Saturday night, after 38 years in local and network television, he'll be the lead voice for ABC when the 2-1 Fighting Irish and 3-0 Spartans collide again.
Musburger's first scheduled assignment at Michigan State was in 1963. But when President John F. Kennedy was assassinated on Nov. 22, the Illinois-MSU Big Ten title showdown was delayed five days. By the time the Fighting Illini beat the Spartans 13-0 on Thanksgiving Day, Musburger was back in Chicago, following the Bears' march to an NFL Championship.
That meant his first game in Mid-Michigan three years later was arguably the most important clash in college football history, a game that changed the way the sport was covered by print and broadcast outlets.
"It was my first big-time event," Musburger said here early Thursday evening. "Since then, I've been to Super Bowls, World Series and just about everything else. That game in East Lansing is one I've never forgotten. The mood and the feel around town were unlike any other. I was like a little boy on Christmas morning."
A graduate of Northwestern's prestigious Medill School of Journalism, Musburger had moved from an entry-level position as a score-taker for basketball games to a columnist's role at the American by 1966.
He was in the right place at the right time on Nov. 18 of that year but didn't realize the impact of what he'd seen. When Notre Dame's train arrived in Lansing, All-America halfback Nick Eddy slipped on the steps, reached for a railing and reinjured his right shoulder.
"I was there with two other reporters from Chicago and saw Eddy step off the train," Musburger said of an injury than opened the door for the next day's hero, Bob Gladieux. "I didn't think it was major."
He knew the atmosphere that weekend was as special as any the sport has seen. And the hitting on a cold, gray day reflected that rabid intensity from players and fans alike.
"Everyone was looking for tickets," Musburger said. "And when they give the attendance (80,011), that doesn't count all the people who came to the stadium and stayed outside. They never got in.
"But those who were there will never forget it. The hitting was fierce. I can still see the play when Jim Lynch intercepted the ball for Notre Dame and was creamed by Clint Jones. He landed on his helmet and fumbled the ball back. When Fred Stabley (MSU's legendary sports information director) led us down to the locker rooms, he said it was the hardest-hitting game he'd ever seen. When it ended, everyone was so dissatisfied."
Including Sports Illustrated's Dan Jenkins, who was irate at Ara Parseghian's don't-lose strategy his team fumbled and recovered a punt at the Irish 30 with 1:24 left. His famous lead in the next week's issue, a "Tie One for The Gipper" reference, is a journalistic classic.

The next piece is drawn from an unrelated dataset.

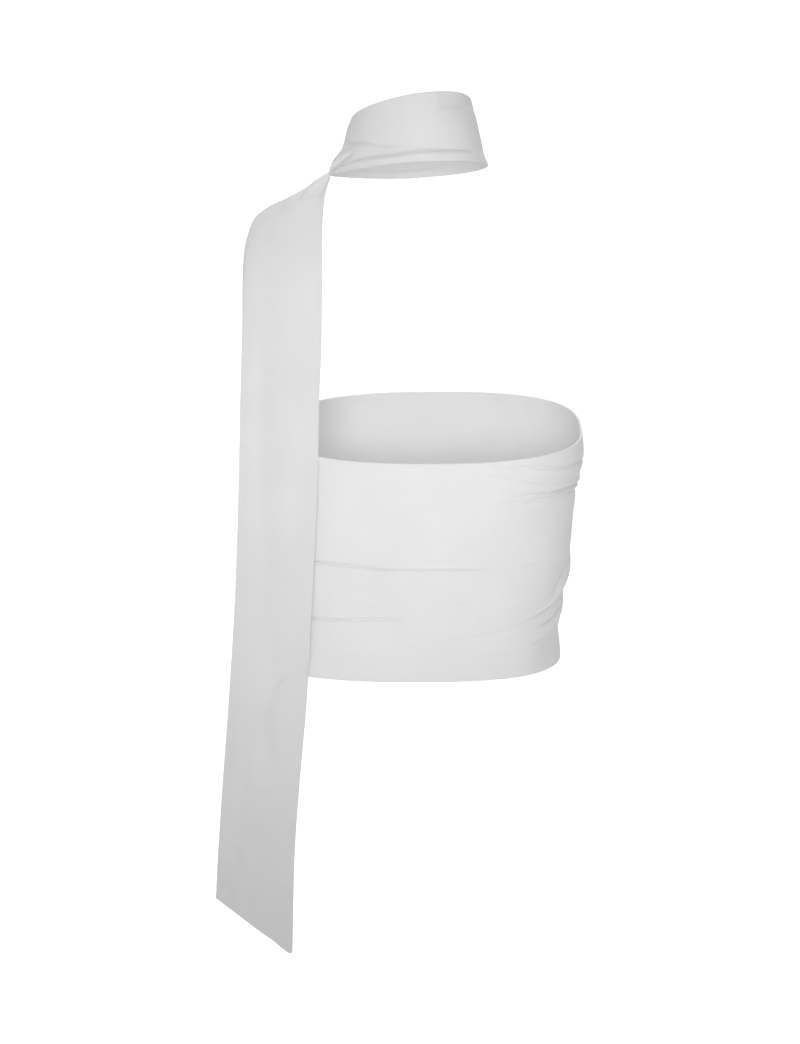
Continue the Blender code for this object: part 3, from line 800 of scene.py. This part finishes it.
floor_mesh = bpy.data.meshes.new("floor")
corners = [(x * FLOOR_REACH, y * FLOOR_REACH, FLOOR_HEIGHT) for x, y in ((-1, -1), (1, -1), (1, 1), (-1, 1))]
floor_mesh.from_pydata(corners, [], [(0, 1, 2, 3)])
floor = bpy.data.objects.new("floor", floor_mesh)
bpy.context.scene.collection.objects.link(floor)
# The soft light on the cloth from below is the room's, and none of it comes from the floor.
floor.visible_diffuse = False
paper = bpy.data.materials.new("matt_white_paper")
paper.use_nodes = True
paper_surface = paper.node_tree.nodes["Principled BSDF"]
paper_surface.inputs["Base Color"].default_value = (0.95, 0.95, 0.95, 1.0)
paper_surface.inputs["Roughness"].default_value = 0.9
# The paper gives off light itself, which keeps it white in the picture.
paper_surface.inputs["Emission Color"].default_value = (1.0, 1.0, 1.0, 1.0)
paper_surface.inputs["Emission Strength"].default_value = 0.7
floor_mesh.materials.append(paper)

# %% The room's own light
SKY_BELOW = 0.45
SKY_ABOVE = 0.46
BACKDROP = 1.4
POOL_POWER = 3.0

world = bpy.data.worlds.new("soft_room")
world.use_nodes = True
bpy.context.scene.world = world
sky = world.node_tree
direction = add(sky, "ShaderNodeTexCoord").outputs["Generated"]
split = add(sky, "ShaderNodeSeparateXYZ", _0=direction)
heights = {"From Min": -1.0, "From Max": 1.0, "To Min": SKY_BELOW, "To Max": SKY_ABOVE}
room = add(sky, "ShaderNodeMapRange", heights, Value=split.outputs["Z"])
# The wall behind: a pool of light, which is how far a direction leans to +Y, raised to POOL_POWER.
behind = add(sky, "ShaderNodeMath", {"operation": "MAXIMUM", 1: 0.0}, _0=split.outputs["Y"])
pool = add(sky, "ShaderNodeMath", {"operation": "POWER", 1: POOL_POWER}, _0=behind.outputs[0])
wall = add(sky, "ShaderNodeMath", {"operation": "MULTIPLY_ADD", 1: BACKDROP},
           _0=pool.outputs[0], _2=room.outputs[0])
sky.links.new(wall.outputs[0], sky.nodes["Background"].inputs["Strength"])
sky.nodes["Background"].inputs["Color"].default_value = (1.0, 1.0, 1.0, 1.0)
print("room:", SKY_BELOW, "below,", SKY_ABOVE, "above and", BACKDROP, "more behind")

# %% The lamps
Lamp = namedtuple("Lamp", "name place aim size spread power")
LAMPS = (
    Lamp("high_lamp", (-0.10, -2.60, 0.35), (-0.02, 0.0, -0.13), 0.9, 30.0, 1.20),
    Lamp("low_lamp", (-0.08, -2.30, -0.90), (-0.03, 0.0, -0.06), 0.7, 30.0, 0.33),
    Lamp("top_lamp", (0.0, 1.10, 2.20), (0.02, 0.0, -0.25), 0.6, 24.0, 0.42),
)

for lamp in LAMPS:
    lamp_data = bpy.data.lights.new(lamp.name, "AREA")
    lamp_data.shape = "SQUARE"
    lamp_data.size = lamp.size
    lamp_data.spread = math.radians(lamp.spread)
    lamp_data.energy = lamp.power
    lamp_object = bpy.data.objects.new(lamp.name, lamp_data)
    lamp_object.location = lamp.place
    aim = np.array(lamp.aim) - np.array(lamp.place)
    pitch = math.acos(-aim[2] / np.linalg.norm(aim))
    lamp_object.rotation_euler = (pitch, 0.0, math.atan2(aim[1], aim[0]) - math.pi / 2)
    lamp_object.visible_camera = False
    bpy.context.scene.collection.objects.link(lamp_object)
print("lamps:", [lamp.name for lamp in LAMPS])

# The picture's whites are plain display values, so no film curve bends them.
bpy.context.scene.view_settings.view_transform = "Standard"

"Old Notre Dame will tie over all," Jenkins wrote in the Nov. 28 issue. "Sing it out, guys. That is not exactly what the march says, of course, but that is how the big game ends every time you replay it. And that is how millions of cranky college football fans will remember it. For 59 minutes in absolutely overwrought East Lansing last week the brutes of Michigan State and Notre Dame pounded each other into enough mistakes to fill Bubba Smith's uniform - enough to settle a dozen games between lesser teams - but the 10-10 tie that destiny seemed to be demanding had a strange, noble quality to it. And then it did not have that any more. For the people who saw it under the cold, dreary clouds or on national television, suddenly all it had was this enormous emptiness, for which the Irish will forever be blamed."

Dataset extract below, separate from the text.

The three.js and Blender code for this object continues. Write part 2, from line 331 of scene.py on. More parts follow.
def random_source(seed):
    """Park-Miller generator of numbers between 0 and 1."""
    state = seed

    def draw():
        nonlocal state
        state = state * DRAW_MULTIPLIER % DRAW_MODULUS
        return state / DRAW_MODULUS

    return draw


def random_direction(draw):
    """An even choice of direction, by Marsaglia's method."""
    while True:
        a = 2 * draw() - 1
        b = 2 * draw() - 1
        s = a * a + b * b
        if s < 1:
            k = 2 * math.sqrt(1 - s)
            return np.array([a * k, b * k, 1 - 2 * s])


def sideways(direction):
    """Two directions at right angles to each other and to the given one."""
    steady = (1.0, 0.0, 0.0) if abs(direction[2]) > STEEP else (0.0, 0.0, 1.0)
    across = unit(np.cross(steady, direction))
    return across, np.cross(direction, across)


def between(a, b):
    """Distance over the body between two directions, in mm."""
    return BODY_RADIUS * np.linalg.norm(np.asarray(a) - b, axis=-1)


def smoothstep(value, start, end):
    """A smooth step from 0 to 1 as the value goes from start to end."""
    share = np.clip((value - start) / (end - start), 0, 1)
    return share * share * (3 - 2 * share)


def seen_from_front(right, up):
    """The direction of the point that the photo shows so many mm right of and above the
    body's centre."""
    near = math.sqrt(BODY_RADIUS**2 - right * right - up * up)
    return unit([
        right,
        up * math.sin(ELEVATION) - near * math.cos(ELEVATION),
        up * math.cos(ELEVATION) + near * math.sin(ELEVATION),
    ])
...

"Dan was outraged that Ara hadn't thrown the ball downfield," Musburger said. "My take was a little different. Notre Dame had lost its center (All-American George Goeddeke). And Michigan State had moved Bubba over the nose. Bubba would've mauled the back-up center and killed (fill-in quarterback) Coley O'Brien. Ara knew he had another game to play (a 51-0 win at USC the following week) and wasn't about to lose it that way. They wound up as national champs."
Musburger had known Parseghian since they were a student reporter and head coach together in Evanston, Ill. He respected the third-year Irish leader before, during and after that game. And Parseghian`s story never changed, even when he returned to East Lansing three decades later to receive the Duffy Daugherty Memorial Award.
"I'd worked with Ara at Northwestern and always liked him," Musburger said. "I know he was hurt by everything that was said and written. He never said as much. And he never whined or cried about it. But the firestorm surprised him. They had a burning of all the Sports Illustrateds in South Bend."
The burning issue in 2006 is: "Is it better the game ended 10-10?" If Jim Seymour had gotten behind the Spartans' secondary for once and caught a touchdown pass to give the Irish a 17-10 win, or if George Webster and Charlie "Mad Dog" Thornhill had forced a turnover to set up a Dick Kenney field goal and a 13-10 MSU triumph, would we even be talking about it?
"That's a really good question," Musburger said. "I've wondered about that and don't now the answer. If MSU had pulled the upset, would it have carried all the way to this era? I don't know. I do know that game had more of an impact on college football television than anything else."
That impact has been overwhelmingly positive in Musburger's eyes. But what would you expect him to say? That his career highlight was playing himself in the cult classic, "Waterboy"?
"When I think back to the talent on the field that day, it's just stunning," he said. "Four of the first eight players in the NFL Draft were from Michigan State. Can you imagine that? But those of us in the television industry benefited the most from it. It changed the number of games you can see. And the shut-ins and people who can't get out have been able to see all the big games. You can thank Notre Dame and Michigan State, Ara and Duffy and a lot of great football players for that."